--- Task requirements ---
Take the data below and copy exactly the lines starting at the one with "Write part 3" and finishing at the one with "relief.stain(Tint.PALE, 0.7 *", both included.

--- Data for the task ---

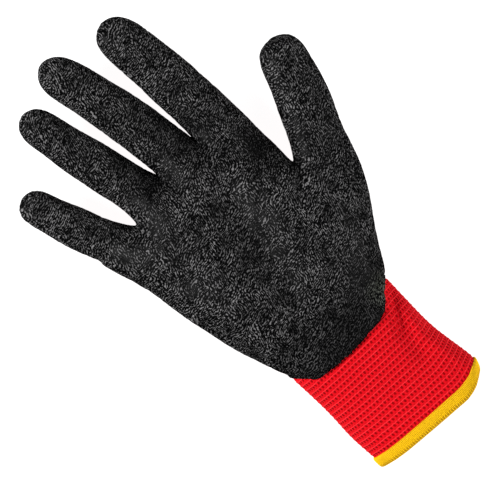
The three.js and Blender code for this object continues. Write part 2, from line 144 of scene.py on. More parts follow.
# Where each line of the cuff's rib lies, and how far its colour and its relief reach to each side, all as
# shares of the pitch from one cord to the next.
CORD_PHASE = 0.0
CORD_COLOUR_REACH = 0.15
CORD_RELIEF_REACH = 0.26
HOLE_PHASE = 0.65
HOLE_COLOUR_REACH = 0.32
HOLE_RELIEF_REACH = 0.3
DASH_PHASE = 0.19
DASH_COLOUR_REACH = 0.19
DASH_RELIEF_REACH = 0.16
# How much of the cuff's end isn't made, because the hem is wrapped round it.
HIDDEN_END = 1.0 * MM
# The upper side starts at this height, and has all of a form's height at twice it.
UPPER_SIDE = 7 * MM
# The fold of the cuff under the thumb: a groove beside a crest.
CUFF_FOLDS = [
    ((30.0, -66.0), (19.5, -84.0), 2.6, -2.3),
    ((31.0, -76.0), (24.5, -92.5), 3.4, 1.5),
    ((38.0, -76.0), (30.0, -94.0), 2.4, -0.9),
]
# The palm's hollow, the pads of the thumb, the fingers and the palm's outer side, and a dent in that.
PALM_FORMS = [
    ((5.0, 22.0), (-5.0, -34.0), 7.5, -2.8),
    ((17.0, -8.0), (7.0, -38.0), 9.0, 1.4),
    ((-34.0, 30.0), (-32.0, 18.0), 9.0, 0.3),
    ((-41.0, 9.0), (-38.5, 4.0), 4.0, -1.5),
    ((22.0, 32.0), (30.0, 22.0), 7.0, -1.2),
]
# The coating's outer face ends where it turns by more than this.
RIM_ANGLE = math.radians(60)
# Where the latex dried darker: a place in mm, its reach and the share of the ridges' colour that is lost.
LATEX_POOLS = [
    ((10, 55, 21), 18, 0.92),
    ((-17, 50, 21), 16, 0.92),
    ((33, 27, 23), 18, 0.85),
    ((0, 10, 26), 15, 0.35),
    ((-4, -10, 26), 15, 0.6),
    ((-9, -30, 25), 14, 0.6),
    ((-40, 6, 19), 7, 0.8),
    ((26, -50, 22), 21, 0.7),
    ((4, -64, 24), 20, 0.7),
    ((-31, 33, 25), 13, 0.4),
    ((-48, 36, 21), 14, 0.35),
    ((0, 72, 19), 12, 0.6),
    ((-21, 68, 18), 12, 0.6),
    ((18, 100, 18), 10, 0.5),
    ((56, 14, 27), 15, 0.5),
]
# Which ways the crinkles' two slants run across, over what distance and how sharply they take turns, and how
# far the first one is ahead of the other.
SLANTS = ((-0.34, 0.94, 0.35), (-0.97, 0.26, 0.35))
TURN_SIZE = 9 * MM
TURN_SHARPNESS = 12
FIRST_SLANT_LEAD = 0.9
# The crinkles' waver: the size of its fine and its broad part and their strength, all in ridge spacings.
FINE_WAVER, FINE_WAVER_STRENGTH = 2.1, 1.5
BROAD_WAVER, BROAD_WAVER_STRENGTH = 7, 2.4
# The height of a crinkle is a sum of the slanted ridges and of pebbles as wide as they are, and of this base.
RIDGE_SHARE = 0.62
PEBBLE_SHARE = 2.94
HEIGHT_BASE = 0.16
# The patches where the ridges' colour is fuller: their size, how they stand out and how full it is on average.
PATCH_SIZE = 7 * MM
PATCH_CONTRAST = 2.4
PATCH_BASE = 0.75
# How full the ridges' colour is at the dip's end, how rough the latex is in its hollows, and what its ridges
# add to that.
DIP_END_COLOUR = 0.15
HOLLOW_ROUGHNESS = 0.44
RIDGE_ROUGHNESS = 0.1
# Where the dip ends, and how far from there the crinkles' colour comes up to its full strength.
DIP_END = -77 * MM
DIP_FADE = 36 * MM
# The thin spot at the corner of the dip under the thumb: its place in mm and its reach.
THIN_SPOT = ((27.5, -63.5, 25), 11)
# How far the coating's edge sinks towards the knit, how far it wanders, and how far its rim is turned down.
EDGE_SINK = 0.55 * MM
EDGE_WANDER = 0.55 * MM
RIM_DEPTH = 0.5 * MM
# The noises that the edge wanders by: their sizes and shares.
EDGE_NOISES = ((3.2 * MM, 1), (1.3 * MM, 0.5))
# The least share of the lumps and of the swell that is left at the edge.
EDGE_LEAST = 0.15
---
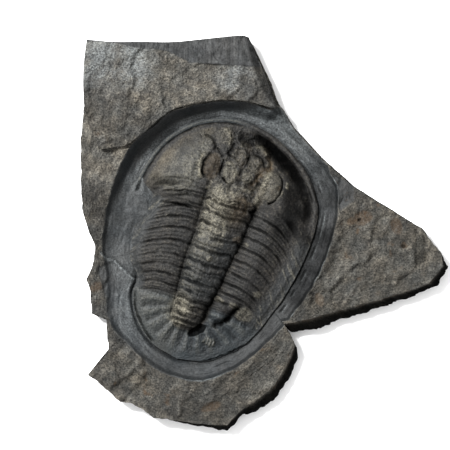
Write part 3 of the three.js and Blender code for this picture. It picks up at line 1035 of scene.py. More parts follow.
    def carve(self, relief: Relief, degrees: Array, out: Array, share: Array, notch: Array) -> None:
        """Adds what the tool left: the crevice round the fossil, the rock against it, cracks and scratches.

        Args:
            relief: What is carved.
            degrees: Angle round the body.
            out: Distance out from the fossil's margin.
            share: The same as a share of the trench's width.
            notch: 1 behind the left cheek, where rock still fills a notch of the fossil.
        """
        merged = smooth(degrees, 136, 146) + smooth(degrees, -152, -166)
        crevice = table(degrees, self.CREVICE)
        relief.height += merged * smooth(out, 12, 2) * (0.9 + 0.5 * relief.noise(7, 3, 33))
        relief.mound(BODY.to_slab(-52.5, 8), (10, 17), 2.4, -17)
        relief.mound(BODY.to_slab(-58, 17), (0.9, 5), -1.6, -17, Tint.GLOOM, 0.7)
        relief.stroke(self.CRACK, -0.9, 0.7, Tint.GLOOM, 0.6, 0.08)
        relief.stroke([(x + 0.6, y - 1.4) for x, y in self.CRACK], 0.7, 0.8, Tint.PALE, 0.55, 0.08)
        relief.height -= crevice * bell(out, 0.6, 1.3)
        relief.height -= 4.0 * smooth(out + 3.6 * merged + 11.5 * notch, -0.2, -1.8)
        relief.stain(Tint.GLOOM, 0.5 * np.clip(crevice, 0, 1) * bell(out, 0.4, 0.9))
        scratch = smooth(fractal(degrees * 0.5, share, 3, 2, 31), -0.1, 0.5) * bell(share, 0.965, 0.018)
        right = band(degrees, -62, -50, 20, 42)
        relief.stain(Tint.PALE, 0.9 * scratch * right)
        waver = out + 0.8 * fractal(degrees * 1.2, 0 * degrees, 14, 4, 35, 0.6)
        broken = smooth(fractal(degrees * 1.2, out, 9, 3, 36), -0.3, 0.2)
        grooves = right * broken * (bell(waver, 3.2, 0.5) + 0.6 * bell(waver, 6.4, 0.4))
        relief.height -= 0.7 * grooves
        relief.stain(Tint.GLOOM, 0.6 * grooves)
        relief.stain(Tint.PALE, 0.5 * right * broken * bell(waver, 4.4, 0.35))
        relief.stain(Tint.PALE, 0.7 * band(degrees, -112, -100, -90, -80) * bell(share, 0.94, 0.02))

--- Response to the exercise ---
Write part 3 of the three.js and Blender code for this picture. It picks up at line 1035 of scene.py. More parts follow.
    def carve(self, relief: Relief, degrees: Array, out: Array, share: Array, notch: Array) -> None:
        """Adds what the tool left: the crevice round the fossil, the rock against it, cracks and scratches.

        Args:
            relief: What is carved.
            degrees: Angle round the body.
            out: Distance out from the fossil's margin.
            share: The same as a share of the trench's width.
            notch: 1 behind the left cheek, where rock still fills a notch of the fossil.
        """
        merged = smooth(degrees, 136, 146) + smooth(degrees, -152, -166)
        crevice = table(degrees, self.CREVICE)
        relief.height += merged * smooth(out, 12, 2) * (0.9 + 0.5 * relief.noise(7, 3, 33))
        relief.mound(BODY.to_slab(-52.5, 8), (10, 17), 2.4, -17)
        relief.mound(BODY.to_slab(-58, 17), (0.9, 5), -1.6, -17, Tint.GLOOM, 0.7)
        relief.stroke(self.CRACK, -0.9, 0.7, Tint.GLOOM, 0.6, 0.08)
        relief.stroke([(x + 0.6, y - 1.4) for x, y in self.CRACK], 0.7, 0.8, Tint.PALE, 0.55, 0.08)
        relief.height -= crevice * bell(out, 0.6, 1.3)
        relief.height -= 4.0 * smooth(out + 3.6 * merged + 11.5 * notch, -0.2, -1.8)
        relief.stain(Tint.GLOOM, 0.5 * np.clip(crevice, 0, 1) * bell(out, 0.4, 0.9))
        scratch = smooth(fractal(degrees * 0.5, share, 3, 2, 31), -0.1, 0.5) * bell(share, 0.965, 0.018)
        right = band(degrees, -62, -50, 20, 42)
        relief.stain(Tint.PALE, 0.9 * scratch * right)
        waver = out + 0.8 * fractal(degrees * 1.2, 0 * degrees, 14, 4, 35, 0.6)
        broken = smooth(fractal(degrees * 1.2, out, 9, 3, 36), -0.3, 0.2)
        grooves = right * broken * (bell(waver, 3.2, 0.5) + 0.6 * bell(waver, 6.4, 0.4))
        relief.height -= 0.7 * grooves
        relief.stain(Tint.GLOOM, 0.6 * grooves)
        relief.stain(Tint.PALE, 0.5 * right * broken * bell(waver, 4.4, 0.35))
        relief.stain(Tint.PALE, 0.7 * band(degrees, -112, -100, -90, -80) * bell(share, 0.94, 0.02))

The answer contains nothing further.